Basketball, baseball and hockey get more attention from Windom Area high school boys, said Farag. But: “Once we get some success again, then we’ll have kids become more interested in playing football.”
Johnson said some Eagles dropped out of the football program before the 2022 season began, but the ones who started it have continued to work at it. Lais said he’s retained almost all of his team since the start of this year’s regular season, too.
But Johnson acknowledged that more winnable games would help matters.
“I think the goal is to have competitive balance to give the kids the best experience,” he said.
DO THE BEST YOU CAN
It’s gotta be tough for coaches, too, to look a season in the face and expect to sustain more than your share of frustrating setbacks.
“I don’t look at it that way,” said Lais. “I look at it as a challenge. I want the kids to have the best experiences they can have.”

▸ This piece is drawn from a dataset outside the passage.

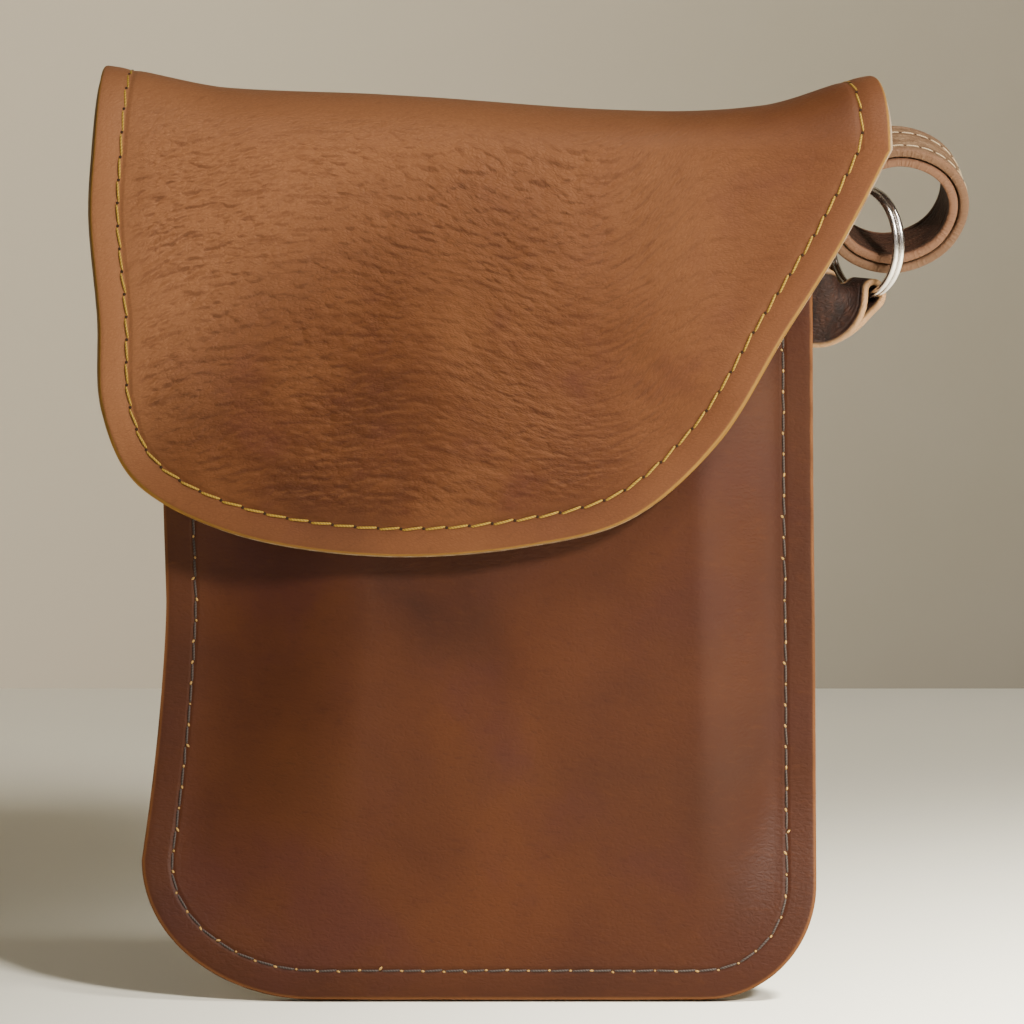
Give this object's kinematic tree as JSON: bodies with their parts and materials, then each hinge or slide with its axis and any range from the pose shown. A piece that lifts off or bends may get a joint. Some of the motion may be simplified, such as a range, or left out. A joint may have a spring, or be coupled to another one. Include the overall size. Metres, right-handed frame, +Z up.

Yes, Lais admitted that sometimes he and his assistants go home disappointed. But then they look at the game film and think about the next game coming up, and they feel excited again.
This week is a case in point. This Friday night the Trojans will play another old Southwest Conference rival, Luverne, in Luverne. The Cardinals are 2-2 and coming off a 42-32 loss to New Ulm (another team the Trojans believe they can beat) and the Trojans are optimistic.
“We’re pretty excited about it. We know Luverne. We’ve always had some competitive games against them. They’re always a well-coached team. Getting a win against them would be a nice win, because they’re a rival and it would make our kids feel good about themselves.”
Maybe the fans have given up, or maybe not. But it looks as if the Trojans, themselves -- at least for now -- still believe.